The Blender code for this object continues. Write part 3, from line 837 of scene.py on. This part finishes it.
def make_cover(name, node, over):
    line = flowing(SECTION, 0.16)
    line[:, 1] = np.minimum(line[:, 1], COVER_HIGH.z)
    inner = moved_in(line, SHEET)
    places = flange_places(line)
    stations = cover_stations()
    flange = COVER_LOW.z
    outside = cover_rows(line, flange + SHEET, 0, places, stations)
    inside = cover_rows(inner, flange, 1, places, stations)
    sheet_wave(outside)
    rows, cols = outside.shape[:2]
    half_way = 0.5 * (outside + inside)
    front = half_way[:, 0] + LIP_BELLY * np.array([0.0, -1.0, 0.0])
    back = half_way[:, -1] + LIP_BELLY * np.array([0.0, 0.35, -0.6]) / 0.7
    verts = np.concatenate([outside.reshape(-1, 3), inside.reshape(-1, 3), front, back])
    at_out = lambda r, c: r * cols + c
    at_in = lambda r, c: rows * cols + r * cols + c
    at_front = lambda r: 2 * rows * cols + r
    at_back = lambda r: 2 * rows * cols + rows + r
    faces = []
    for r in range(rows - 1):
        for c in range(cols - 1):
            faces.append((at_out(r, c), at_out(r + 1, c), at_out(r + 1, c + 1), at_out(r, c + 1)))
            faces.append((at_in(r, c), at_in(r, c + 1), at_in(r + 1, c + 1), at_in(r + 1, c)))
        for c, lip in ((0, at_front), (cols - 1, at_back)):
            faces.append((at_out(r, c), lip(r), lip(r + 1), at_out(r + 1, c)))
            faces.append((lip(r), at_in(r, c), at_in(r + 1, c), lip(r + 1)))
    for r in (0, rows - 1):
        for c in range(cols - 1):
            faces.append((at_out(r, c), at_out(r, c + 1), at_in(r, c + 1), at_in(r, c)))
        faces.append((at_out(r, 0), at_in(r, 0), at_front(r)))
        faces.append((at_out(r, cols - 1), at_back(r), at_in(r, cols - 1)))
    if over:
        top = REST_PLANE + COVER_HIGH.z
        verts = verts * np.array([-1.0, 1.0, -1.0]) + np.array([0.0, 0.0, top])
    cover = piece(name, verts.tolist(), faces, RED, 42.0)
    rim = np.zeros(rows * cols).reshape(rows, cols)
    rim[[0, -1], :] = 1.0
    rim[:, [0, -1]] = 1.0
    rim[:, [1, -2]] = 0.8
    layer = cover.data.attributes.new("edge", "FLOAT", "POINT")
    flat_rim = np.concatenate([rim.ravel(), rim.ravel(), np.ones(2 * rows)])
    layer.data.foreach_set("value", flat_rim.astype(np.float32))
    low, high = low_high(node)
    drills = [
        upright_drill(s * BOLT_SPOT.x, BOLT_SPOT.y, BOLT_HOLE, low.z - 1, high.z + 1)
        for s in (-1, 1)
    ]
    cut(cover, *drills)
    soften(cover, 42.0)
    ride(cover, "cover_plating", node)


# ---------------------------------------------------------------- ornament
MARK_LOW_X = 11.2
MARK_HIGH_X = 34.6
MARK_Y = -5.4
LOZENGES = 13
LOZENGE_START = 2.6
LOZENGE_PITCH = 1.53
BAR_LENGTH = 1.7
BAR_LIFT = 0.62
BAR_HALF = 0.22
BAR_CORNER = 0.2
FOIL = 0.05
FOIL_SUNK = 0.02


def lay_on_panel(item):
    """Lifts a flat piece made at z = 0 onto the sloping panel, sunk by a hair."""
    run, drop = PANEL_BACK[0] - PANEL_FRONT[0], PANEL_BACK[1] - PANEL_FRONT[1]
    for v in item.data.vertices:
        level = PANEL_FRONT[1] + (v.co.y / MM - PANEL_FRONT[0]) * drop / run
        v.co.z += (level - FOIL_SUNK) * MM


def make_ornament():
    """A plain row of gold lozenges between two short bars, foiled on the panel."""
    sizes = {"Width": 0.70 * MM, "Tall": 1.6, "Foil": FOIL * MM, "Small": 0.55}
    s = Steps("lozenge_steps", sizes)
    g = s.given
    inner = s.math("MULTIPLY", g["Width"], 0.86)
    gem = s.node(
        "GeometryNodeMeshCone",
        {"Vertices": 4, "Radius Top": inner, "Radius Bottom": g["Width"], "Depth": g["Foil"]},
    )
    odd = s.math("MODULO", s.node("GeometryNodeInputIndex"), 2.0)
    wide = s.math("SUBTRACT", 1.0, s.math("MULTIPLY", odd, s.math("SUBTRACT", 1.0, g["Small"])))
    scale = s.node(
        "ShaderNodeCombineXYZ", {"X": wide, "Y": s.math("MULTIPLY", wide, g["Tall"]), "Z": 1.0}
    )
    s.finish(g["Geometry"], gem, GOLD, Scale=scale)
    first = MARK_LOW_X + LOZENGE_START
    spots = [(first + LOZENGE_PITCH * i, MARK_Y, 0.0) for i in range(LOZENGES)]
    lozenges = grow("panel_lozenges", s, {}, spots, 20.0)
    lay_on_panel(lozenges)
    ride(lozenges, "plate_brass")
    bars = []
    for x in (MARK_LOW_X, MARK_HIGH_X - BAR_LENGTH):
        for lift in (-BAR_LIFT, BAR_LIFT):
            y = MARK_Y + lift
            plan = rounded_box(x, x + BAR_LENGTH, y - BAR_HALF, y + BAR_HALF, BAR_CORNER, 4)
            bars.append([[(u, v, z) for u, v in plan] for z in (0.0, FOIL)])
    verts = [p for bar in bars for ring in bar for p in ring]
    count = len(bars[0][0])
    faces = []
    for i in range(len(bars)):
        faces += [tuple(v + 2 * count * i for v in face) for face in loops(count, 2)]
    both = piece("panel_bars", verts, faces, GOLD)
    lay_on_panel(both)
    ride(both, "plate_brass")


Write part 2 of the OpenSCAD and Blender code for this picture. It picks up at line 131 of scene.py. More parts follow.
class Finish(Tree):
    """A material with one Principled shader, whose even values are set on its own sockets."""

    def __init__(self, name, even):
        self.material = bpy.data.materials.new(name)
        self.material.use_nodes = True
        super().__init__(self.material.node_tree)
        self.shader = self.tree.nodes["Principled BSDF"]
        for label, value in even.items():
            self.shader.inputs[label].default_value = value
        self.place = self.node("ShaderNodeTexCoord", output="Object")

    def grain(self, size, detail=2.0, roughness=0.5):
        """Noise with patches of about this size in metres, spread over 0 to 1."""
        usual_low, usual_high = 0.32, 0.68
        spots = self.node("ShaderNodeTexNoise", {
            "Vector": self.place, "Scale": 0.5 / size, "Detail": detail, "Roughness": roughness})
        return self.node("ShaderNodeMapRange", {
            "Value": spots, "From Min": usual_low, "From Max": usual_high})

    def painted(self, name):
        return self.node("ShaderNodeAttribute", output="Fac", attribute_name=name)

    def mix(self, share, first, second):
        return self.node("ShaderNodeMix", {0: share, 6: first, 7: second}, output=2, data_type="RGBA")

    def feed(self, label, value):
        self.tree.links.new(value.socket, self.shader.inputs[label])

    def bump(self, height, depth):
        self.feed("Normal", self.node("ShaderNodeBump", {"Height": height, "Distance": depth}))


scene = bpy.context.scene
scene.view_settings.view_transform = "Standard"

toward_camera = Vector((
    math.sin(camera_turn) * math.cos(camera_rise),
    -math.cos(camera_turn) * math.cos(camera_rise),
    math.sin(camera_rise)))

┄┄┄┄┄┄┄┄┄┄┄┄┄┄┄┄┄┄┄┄

**Task details**
Give the data again, exactly as it stands.

**The output**
The Blender code for this object continues. Write part 3, from line 837 of scene.py on. This part finishes it.
def make_cover(name, node, over):
    line = flowing(SECTION, 0.16)
    line[:, 1] = np.minimum(line[:, 1], COVER_HIGH.z)
    inner = moved_in(line, SHEET)
    places = flange_places(line)
    stations = cover_stations()
    flange = COVER_LOW.z
    outside = cover_rows(line, flange + SHEET, 0, places, stations)
    inside = cover_rows(inner, flange, 1, places, stations)
    sheet_wave(outside)
    rows, cols = outside.shape[:2]
    half_way = 0.5 * (outside + inside)
    front = half_way[:, 0] + LIP_BELLY * np.array([0.0, -1.0, 0.0])
    back = half_way[:, -1] + LIP_BELLY * np.array([0.0, 0.35, -0.6]) / 0.7
    verts = np.concatenate([outside.reshape(-1, 3), inside.reshape(-1, 3), front, back])
    at_out = lambda r, c: r * cols + c
    at_in = lambda r, c: rows * cols + r * cols + c
    at_front = lambda r: 2 * rows * cols + r
    at_back = lambda r: 2 * rows * cols + rows + r
    faces = []
    for r in range(rows - 1):
        for c in range(cols - 1):
            faces.append((at_out(r, c), at_out(r + 1, c), at_out(r + 1, c + 1), at_out(r, c + 1)))
            faces.append((at_in(r, c), at_in(r, c + 1), at_in(r + 1, c + 1), at_in(r + 1, c)))
        for c, lip in ((0, at_front), (cols - 1, at_back)):
            faces.append((at_out(r, c), lip(r), lip(r + 1), at_out(r + 1, c)))
            faces.append((lip(r), at_in(r, c), at_in(r + 1, c), lip(r + 1)))
    for r in (0, rows - 1):
        for c in range(cols - 1):
            faces.append((at_out(r, c), at_out(r, c + 1), at_in(r, c + 1), at_in(r, c)))
        faces.append((at_out(r, 0), at_in(r, 0), at_front(r)))
        faces.append((at_out(r, cols - 1), at_back(r), at_in(r, cols - 1)))
    if over:
        top = REST_PLANE + COVER_HIGH.z
        verts = verts * np.array([-1.0, 1.0, -1.0]) + np.array([0.0, 0.0, top])
    cover = piece(name, verts.tolist(), faces, RED, 42.0)
    rim = np.zeros(rows * cols).reshape(rows, cols)
    rim[[0, -1], :] = 1.0
    rim[:, [0, -1]] = 1.0
    rim[:, [1, -2]] = 0.8
    layer = cover.data.attributes.new("edge", "FLOAT", "POINT")
    flat_rim = np.concatenate([rim.ravel(), rim.ravel(), np.ones(2 * rows)])
    layer.data.foreach_set("value", flat_rim.astype(np.float32))
    low, high = low_high(node)
    drills = [
        upright_drill(s * BOLT_SPOT.x, BOLT_SPOT.y, BOLT_HOLE, low.z - 1, high.z + 1)
        for s in (-1, 1)
    ]
    cut(cover, *drills)
    soften(cover, 42.0)
    ride(cover, "cover_plating", node)


# ---------------------------------------------------------------- ornament
MARK_LOW_X = 11.2
MARK_HIGH_X = 34.6
MARK_Y = -5.4
LOZENGES = 13
LOZENGE_START = 2.6
LOZENGE_PITCH = 1.53
BAR_LENGTH = 1.7
BAR_LIFT = 0.62
BAR_HALF = 0.22
BAR_CORNER = 0.2
FOIL = 0.05
FOIL_SUNK = 0.02


def lay_on_panel(item):
    """Lifts a flat piece made at z = 0 onto the sloping panel, sunk by a hair."""
    run, drop = PANEL_BACK[0] - PANEL_FRONT[0], PANEL_BACK[1] - PANEL_FRONT[1]
    for v in item.data.vertices:
        level = PANEL_FRONT[1] + (v.co.y / MM - PANEL_FRONT[0]) * drop / run
        v.co.z += (level - FOIL_SUNK) * MM


def make_ornament():
    """A plain row of gold lozenges between two short bars, foiled on the panel."""
    sizes = {"Width": 0.70 * MM, "Tall": 1.6, "Foil": FOIL * MM, "Small": 0.55}
    s = Steps("lozenge_steps", sizes)
    g = s.given
    inner = s.math("MULTIPLY", g["Width"], 0.86)
    gem = s.node(
        "GeometryNodeMeshCone",
        {"Vertices": 4, "Radius Top": inner, "Radius Bottom": g["Width"], "Depth": g["Foil"]},
    )
    odd = s.math("MODULO", s.node("GeometryNodeInputIndex"), 2.0)
    wide = s.math("SUBTRACT", 1.0, s.math("MULTIPLY", odd, s.math("SUBTRACT", 1.0, g["Small"])))
    scale = s.node(
        "ShaderNodeCombineXYZ", {"X": wide, "Y": s.math("MULTIPLY", wide, g["Tall"]), "Z": 1.0}
    )
    s.finish(g["Geometry"], gem, GOLD, Scale=scale)
    first = MARK_LOW_X + LOZENGE_START
    spots = [(first + LOZENGE_PITCH * i, MARK_Y, 0.0) for i in range(LOZENGES)]
    lozenges = grow("panel_lozenges", s, {}, spots, 20.0)
    lay_on_panel(lozenges)
    ride(lozenges, "plate_brass")
    bars = []
    for x in (MARK_LOW_X, MARK_HIGH_X - BAR_LENGTH):
        for lift in (-BAR_LIFT, BAR_LIFT):
            y = MARK_Y + lift
            plan = rounded_box(x, x + BAR_LENGTH, y - BAR_HALF, y + BAR_HALF, BAR_CORNER, 4)
            bars.append([[(u, v, z) for u, v in plan] for z in (0.0, FOIL)])
    verts = [p for bar in bars for ring in bar for p in ring]
    count = len(bars[0][0])
    faces = []
    for i in range(len(bars)):
        faces += [tuple(v + 2 * count * i for v in face) for face in loops(count, 2)]
    both = piece("panel_bars", verts, faces, GOLD)
    lay_on_panel(both)
    ride(both, "plate_brass")


Write part 2 of the OpenSCAD and Blender code for this picture. It picks up at line 131 of scene.py. More parts follow.
class Finish(Tree):
    """A material with one Principled shader, whose even values are set on its own sockets."""

    def __init__(self, name, even):
        self.material = bpy.data.materials.new(name)
        self.material.use_nodes = True
        super().__init__(self.material.node_tree)
        self.shader = self.tree.nodes["Principled BSDF"]
        for label, value in even.items():
            self.shader.inputs[label].default_value = value
        self.place = self.node("ShaderNodeTexCoord", output="Object")

    def grain(self, size, detail=2.0, roughness=0.5):
        """Noise with patches of about this size in metres, spread over 0 to 1."""
        usual_low, usual_high = 0.32, 0.68
        spots = self.node("ShaderNodeTexNoise", {
            "Vector": self.place, "Scale": 0.5 / size, "Detail": detail, "Roughness": roughness})
        return self.node("ShaderNodeMapRange", {
            "Value": spots, "From Min": usual_low, "From Max": usual_high})

    def painted(self, name):
        return self.node("ShaderNodeAttribute", output="Fac", attribute_name=name)

    def mix(self, share, first, second):
        return self.node("ShaderNodeMix", {0: share, 6: first, 7: second}, output=2, data_type="RGBA")

    def feed(self, label, value):
        self.tree.links.new(value.socket, self.shader.inputs[label])

    def bump(self, height, depth):
        self.feed("Normal", self.node("ShaderNodeBump", {"Height": height, "Distance": depth}))


scene = bpy.context.scene
scene.view_settings.view_transform = "Standard"

toward_camera = Vector((
    math.sin(camera_turn) * math.cos(camera_rise),
    -math.cos(camera_turn) * math.cos(camera_rise),
    math.sin(camera_rise)))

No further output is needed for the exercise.